- [Given entries]
***
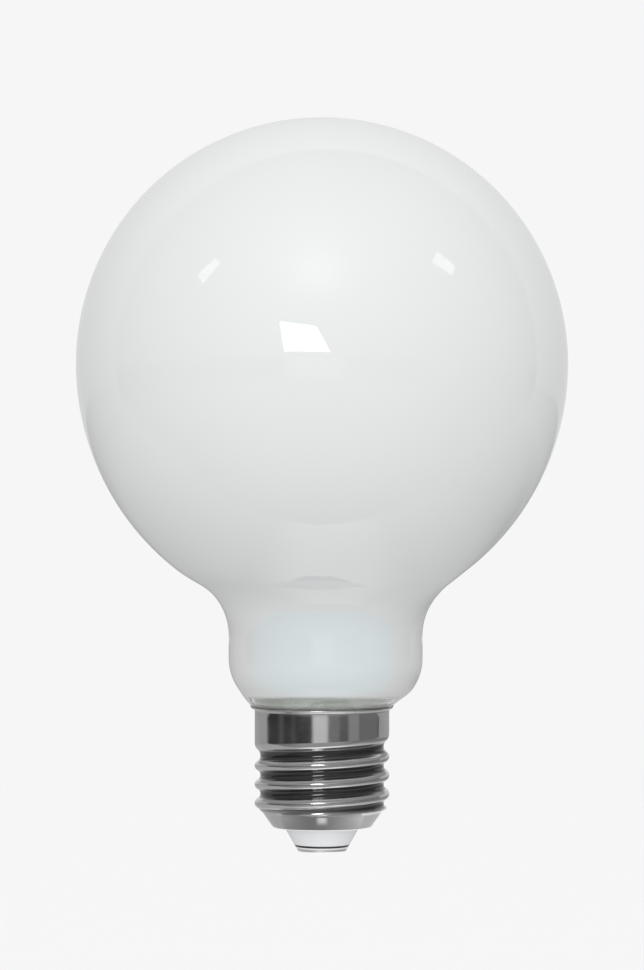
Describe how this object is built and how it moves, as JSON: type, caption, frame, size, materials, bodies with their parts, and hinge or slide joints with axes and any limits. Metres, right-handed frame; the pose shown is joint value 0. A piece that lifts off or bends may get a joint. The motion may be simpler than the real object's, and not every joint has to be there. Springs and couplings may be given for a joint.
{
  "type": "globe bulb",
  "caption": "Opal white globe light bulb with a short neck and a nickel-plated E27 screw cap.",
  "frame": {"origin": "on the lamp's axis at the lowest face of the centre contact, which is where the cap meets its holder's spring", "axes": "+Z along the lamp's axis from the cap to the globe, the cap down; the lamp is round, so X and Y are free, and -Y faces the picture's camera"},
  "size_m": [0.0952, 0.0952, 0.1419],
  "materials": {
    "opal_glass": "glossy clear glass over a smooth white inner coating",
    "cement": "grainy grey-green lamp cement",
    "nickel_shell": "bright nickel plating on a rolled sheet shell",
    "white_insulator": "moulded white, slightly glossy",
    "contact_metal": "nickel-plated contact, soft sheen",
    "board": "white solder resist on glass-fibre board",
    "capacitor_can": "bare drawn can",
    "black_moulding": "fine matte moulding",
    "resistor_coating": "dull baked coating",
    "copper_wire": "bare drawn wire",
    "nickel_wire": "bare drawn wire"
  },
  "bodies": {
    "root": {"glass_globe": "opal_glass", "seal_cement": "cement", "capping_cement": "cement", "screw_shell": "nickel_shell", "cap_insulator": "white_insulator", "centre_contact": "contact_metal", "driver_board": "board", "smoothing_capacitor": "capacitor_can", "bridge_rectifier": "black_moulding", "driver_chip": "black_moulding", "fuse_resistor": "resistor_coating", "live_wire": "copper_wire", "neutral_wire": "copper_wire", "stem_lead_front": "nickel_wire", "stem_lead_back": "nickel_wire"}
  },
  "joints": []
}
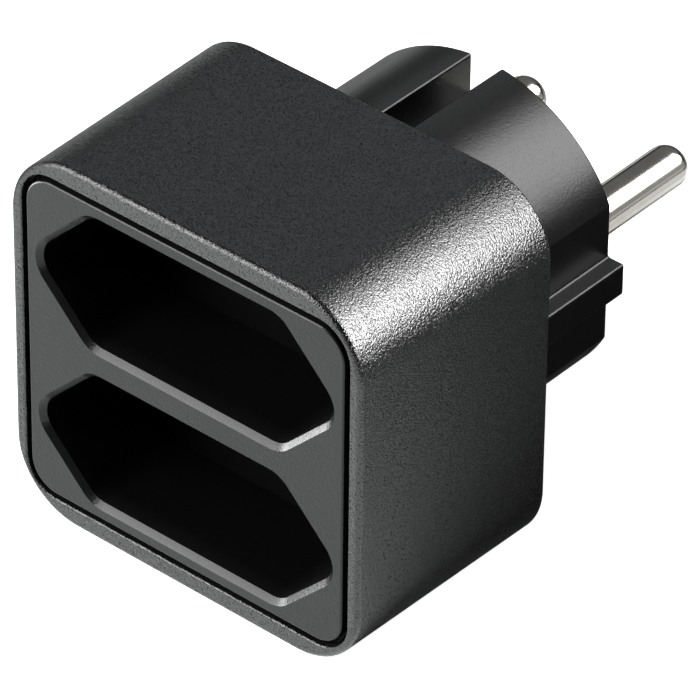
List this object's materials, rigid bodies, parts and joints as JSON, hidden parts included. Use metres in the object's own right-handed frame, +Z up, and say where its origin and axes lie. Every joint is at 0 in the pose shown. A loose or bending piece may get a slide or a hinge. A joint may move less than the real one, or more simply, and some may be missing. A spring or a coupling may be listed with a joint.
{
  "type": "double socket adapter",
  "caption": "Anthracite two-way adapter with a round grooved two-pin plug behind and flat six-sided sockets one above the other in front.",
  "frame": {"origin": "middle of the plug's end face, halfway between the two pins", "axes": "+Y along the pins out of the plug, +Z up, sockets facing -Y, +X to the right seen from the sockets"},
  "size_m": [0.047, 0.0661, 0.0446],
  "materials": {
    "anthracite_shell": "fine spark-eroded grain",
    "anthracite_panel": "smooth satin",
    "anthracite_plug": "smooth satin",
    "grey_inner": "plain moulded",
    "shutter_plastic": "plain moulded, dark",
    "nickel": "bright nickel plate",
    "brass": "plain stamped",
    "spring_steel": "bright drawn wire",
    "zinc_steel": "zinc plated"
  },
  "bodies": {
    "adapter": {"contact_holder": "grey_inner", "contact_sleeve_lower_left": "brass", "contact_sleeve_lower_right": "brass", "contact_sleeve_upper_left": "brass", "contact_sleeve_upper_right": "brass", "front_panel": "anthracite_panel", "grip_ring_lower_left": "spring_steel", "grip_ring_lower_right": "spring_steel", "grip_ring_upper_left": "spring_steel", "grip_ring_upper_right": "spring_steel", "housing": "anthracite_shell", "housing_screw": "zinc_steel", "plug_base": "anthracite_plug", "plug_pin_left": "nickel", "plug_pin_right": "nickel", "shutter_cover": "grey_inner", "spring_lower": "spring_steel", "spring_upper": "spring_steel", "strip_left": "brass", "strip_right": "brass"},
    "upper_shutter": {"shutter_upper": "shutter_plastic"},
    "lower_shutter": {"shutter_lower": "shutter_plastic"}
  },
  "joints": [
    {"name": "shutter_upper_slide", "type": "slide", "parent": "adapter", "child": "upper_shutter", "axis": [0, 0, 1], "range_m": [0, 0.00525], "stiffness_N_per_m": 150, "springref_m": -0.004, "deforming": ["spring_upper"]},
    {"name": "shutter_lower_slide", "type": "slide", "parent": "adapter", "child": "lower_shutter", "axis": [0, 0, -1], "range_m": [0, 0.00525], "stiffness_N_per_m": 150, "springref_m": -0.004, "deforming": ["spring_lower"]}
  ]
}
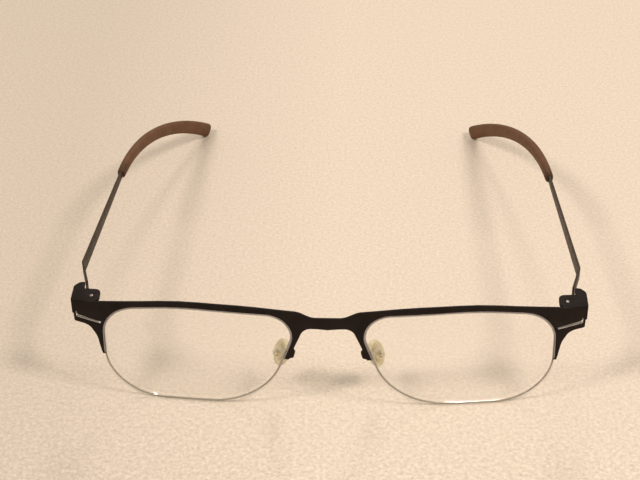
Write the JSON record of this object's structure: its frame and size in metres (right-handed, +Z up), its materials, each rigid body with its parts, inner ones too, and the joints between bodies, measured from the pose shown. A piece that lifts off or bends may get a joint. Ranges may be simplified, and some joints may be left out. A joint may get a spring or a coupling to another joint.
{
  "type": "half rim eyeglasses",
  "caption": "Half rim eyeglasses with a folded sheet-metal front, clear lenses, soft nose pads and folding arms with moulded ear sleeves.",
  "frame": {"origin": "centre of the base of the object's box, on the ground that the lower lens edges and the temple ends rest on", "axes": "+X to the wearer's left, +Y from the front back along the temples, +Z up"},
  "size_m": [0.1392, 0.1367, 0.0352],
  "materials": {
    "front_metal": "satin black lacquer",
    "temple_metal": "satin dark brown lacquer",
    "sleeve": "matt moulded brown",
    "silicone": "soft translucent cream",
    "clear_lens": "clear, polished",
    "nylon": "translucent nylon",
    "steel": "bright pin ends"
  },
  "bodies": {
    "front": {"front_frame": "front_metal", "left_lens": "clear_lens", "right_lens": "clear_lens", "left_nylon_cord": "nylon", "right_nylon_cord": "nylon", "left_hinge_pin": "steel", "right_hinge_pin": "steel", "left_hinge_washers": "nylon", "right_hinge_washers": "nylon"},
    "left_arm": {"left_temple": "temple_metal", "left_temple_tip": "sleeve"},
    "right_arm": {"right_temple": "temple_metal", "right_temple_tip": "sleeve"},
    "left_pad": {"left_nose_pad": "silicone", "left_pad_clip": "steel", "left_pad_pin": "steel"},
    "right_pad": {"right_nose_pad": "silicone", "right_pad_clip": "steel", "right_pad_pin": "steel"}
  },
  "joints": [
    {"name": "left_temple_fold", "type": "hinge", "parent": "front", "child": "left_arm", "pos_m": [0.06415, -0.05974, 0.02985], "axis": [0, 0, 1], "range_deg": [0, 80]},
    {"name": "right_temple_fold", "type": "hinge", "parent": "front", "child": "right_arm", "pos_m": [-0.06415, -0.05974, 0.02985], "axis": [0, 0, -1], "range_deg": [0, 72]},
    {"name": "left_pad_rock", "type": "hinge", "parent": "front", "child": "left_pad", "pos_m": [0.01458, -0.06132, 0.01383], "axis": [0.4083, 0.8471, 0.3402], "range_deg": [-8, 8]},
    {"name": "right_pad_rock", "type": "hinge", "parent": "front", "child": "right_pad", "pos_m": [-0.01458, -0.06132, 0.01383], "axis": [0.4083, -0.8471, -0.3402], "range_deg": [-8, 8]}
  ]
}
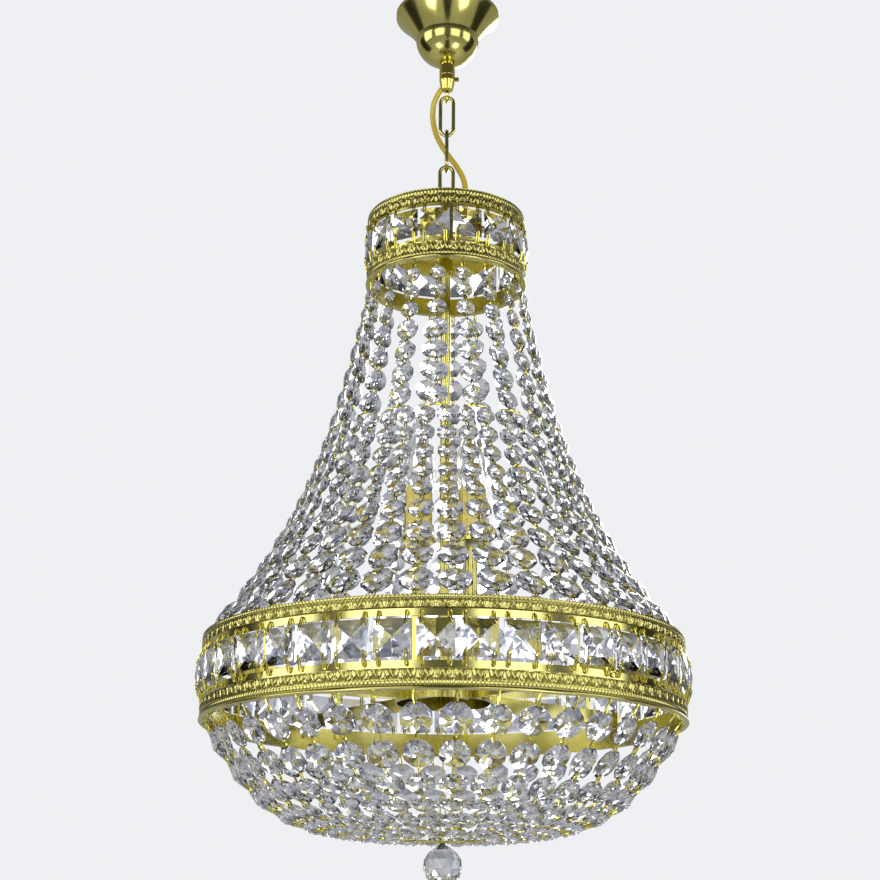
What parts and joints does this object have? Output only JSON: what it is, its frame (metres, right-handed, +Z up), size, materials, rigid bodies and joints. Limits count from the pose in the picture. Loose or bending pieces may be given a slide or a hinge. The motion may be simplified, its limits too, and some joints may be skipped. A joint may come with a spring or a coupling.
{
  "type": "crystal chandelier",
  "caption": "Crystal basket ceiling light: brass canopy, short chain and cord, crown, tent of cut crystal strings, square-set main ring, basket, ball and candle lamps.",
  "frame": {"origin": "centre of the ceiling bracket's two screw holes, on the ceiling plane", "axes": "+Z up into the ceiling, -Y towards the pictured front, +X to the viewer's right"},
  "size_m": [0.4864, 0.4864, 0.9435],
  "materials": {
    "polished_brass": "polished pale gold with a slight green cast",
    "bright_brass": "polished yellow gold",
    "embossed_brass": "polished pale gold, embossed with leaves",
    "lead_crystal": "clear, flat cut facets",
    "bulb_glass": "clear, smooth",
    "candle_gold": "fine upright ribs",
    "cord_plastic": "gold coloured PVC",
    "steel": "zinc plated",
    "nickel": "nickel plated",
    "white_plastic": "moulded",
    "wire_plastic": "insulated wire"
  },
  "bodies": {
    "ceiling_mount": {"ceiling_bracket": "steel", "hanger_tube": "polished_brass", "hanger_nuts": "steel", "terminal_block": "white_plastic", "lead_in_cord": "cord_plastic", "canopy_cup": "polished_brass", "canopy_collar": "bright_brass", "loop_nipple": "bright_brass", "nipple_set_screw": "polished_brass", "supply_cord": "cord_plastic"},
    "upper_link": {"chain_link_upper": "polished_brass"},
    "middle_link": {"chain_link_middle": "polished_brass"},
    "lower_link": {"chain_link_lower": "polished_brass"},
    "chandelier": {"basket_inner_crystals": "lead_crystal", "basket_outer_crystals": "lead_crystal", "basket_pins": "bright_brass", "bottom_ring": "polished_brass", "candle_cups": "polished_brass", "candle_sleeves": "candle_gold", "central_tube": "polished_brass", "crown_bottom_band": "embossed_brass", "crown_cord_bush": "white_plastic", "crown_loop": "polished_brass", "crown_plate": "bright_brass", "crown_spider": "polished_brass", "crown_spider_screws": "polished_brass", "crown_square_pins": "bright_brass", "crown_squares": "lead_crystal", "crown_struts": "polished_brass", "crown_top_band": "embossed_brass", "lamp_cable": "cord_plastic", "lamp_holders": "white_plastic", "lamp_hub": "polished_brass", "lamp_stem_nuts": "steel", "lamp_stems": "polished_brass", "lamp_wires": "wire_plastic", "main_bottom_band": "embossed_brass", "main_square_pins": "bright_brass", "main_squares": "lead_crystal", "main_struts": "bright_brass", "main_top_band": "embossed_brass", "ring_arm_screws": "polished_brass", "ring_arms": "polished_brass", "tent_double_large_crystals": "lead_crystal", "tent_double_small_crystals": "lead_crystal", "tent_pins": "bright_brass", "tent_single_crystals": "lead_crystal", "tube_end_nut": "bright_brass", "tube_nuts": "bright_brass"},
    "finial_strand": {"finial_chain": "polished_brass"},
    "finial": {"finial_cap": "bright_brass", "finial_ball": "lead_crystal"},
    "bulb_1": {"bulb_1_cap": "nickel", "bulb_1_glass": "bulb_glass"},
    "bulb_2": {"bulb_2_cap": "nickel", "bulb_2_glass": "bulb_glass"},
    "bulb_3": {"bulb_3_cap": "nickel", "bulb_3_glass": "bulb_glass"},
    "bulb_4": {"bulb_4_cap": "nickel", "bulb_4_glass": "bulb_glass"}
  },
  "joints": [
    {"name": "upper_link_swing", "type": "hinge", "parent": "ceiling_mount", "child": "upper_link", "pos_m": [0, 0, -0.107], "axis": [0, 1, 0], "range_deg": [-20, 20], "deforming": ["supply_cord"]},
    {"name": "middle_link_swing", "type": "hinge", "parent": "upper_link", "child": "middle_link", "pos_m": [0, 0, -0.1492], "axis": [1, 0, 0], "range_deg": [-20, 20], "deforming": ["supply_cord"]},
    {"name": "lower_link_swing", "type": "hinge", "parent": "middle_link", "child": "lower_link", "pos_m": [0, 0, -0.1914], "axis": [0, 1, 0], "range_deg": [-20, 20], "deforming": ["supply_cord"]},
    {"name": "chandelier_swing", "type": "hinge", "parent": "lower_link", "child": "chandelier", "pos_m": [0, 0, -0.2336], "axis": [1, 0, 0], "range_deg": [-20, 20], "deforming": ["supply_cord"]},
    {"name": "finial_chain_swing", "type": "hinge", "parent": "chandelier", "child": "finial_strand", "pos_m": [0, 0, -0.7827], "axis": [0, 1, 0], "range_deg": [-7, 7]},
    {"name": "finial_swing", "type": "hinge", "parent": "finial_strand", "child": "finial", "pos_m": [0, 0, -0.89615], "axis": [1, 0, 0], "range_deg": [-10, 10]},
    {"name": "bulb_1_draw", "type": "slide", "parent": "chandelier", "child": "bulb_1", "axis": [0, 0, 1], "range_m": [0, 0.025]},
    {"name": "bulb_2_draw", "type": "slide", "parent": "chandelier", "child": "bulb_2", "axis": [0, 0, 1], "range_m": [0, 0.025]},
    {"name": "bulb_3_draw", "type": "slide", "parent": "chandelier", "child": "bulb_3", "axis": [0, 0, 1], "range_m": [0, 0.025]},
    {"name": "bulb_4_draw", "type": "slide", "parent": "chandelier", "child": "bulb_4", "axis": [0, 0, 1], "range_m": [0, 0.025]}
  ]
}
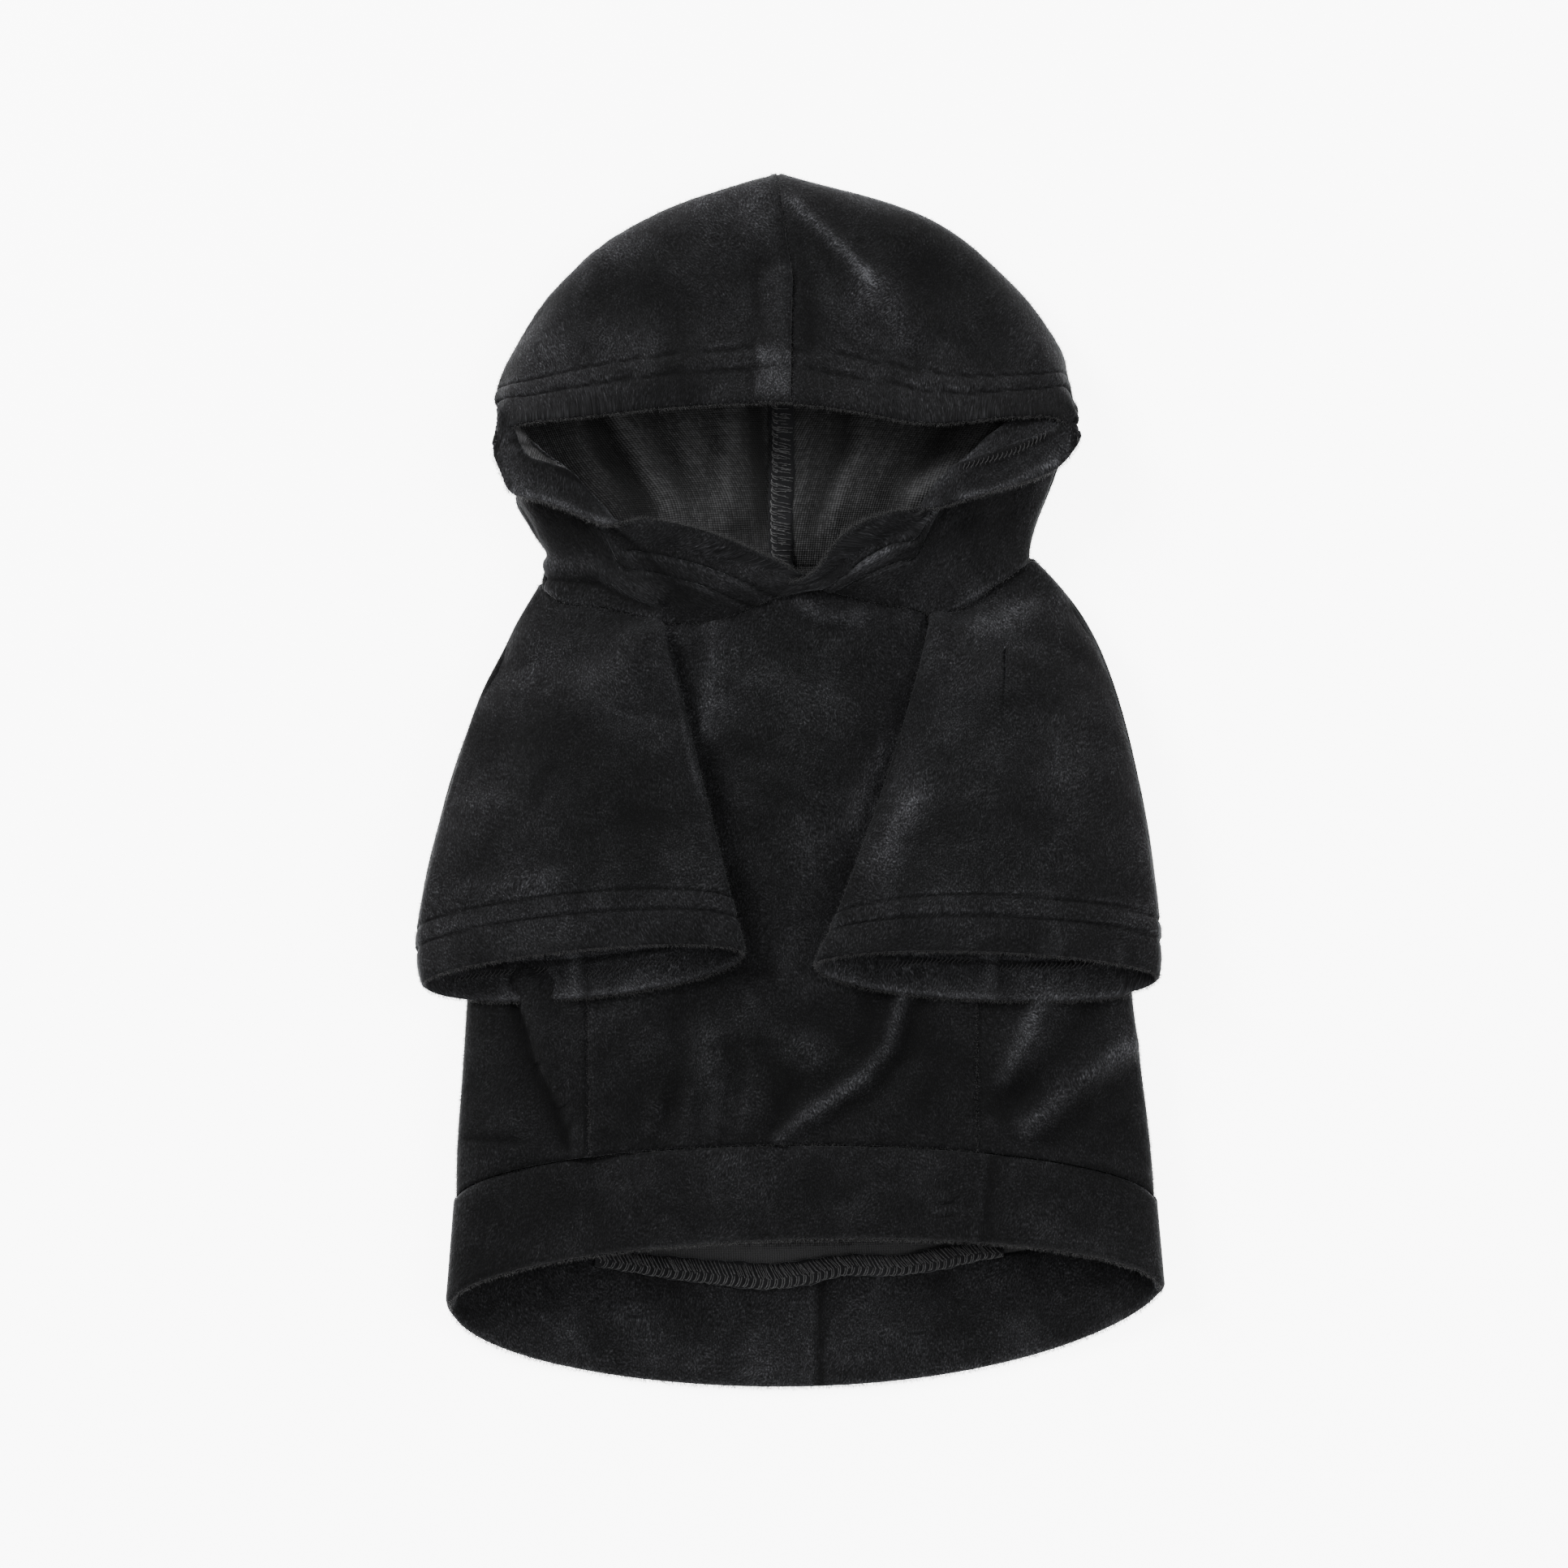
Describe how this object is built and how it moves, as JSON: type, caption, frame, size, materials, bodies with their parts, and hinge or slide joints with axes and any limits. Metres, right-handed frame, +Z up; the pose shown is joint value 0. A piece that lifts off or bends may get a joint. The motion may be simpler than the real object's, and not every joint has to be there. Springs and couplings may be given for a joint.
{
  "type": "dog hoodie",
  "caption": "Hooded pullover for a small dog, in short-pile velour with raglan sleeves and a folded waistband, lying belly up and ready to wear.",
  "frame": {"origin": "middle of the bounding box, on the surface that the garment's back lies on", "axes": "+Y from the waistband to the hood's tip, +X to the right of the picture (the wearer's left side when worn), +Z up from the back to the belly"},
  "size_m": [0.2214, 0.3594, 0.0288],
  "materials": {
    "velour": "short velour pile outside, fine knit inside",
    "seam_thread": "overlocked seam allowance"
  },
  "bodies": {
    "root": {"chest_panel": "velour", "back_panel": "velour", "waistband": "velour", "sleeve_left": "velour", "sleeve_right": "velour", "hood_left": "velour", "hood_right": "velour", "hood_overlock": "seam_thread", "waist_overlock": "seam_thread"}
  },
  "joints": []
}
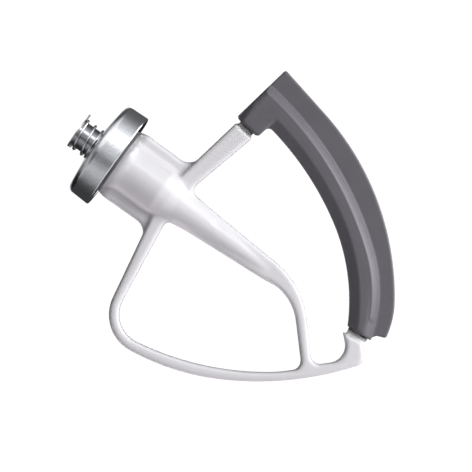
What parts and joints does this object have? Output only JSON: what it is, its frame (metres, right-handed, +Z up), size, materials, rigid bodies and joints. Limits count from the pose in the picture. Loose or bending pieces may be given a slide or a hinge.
***
- [The request]
From the line holding "frame, +Z up;" to the last line of the records, quote each line exactly and add nothing.

- [Reply to the task]
Describe how this object is built and how it moves, as JSON: type, caption, frame, size, materials, bodies with their parts, and hinge or slide joints with axes and any limits. Metres, right-handed frame, +Z up; the pose shown is joint value 0. A piece that lifts off or bends may get a joint. The motion may be simpler than the real object's, and not every joint has to be there. Springs and couplings may be given for a joint.
{
  "type": "dog hoodie",
  "caption": "Hooded pullover for a small dog, in short-pile velour with raglan sleeves and a folded waistband, lying belly up and ready to wear.",
  "frame": {"origin": "middle of the bounding box, on the surface that the garment's back lies on", "axes": "+Y from the waistband to the hood's tip, +X to the right of the picture (the wearer's left side when worn), +Z up from the back to the belly"},
  "size_m": [0.2214, 0.3594, 0.0288],
  "materials": {
    "velour": "short velour pile outside, fine knit inside",
    "seam_thread": "overlocked seam allowance"
  },
  "bodies": {
    "root": {"chest_panel": "velour", "back_panel": "velour", "waistband": "velour", "sleeve_left": "velour", "sleeve_right": "velour", "hood_left": "velour", "hood_right": "velour", "hood_overlock": "seam_thread", "waist_overlock": "seam_thread"}
  },
  "joints": []
}
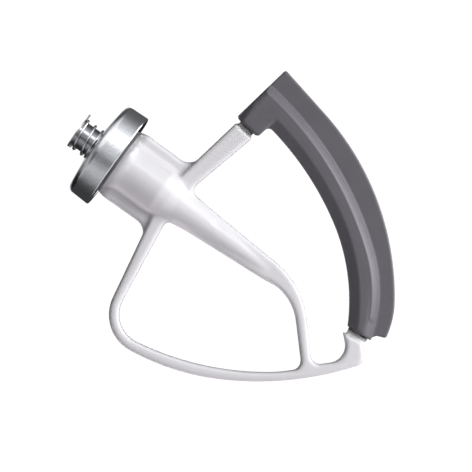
What parts and joints does this object have? Output only JSON: what it is, its frame (metres, right-handed, +Z up), size, materials, rigid bodies and joints. Limits count from the pose in the picture. Loose or bending pieces may be given a slide or a hinge.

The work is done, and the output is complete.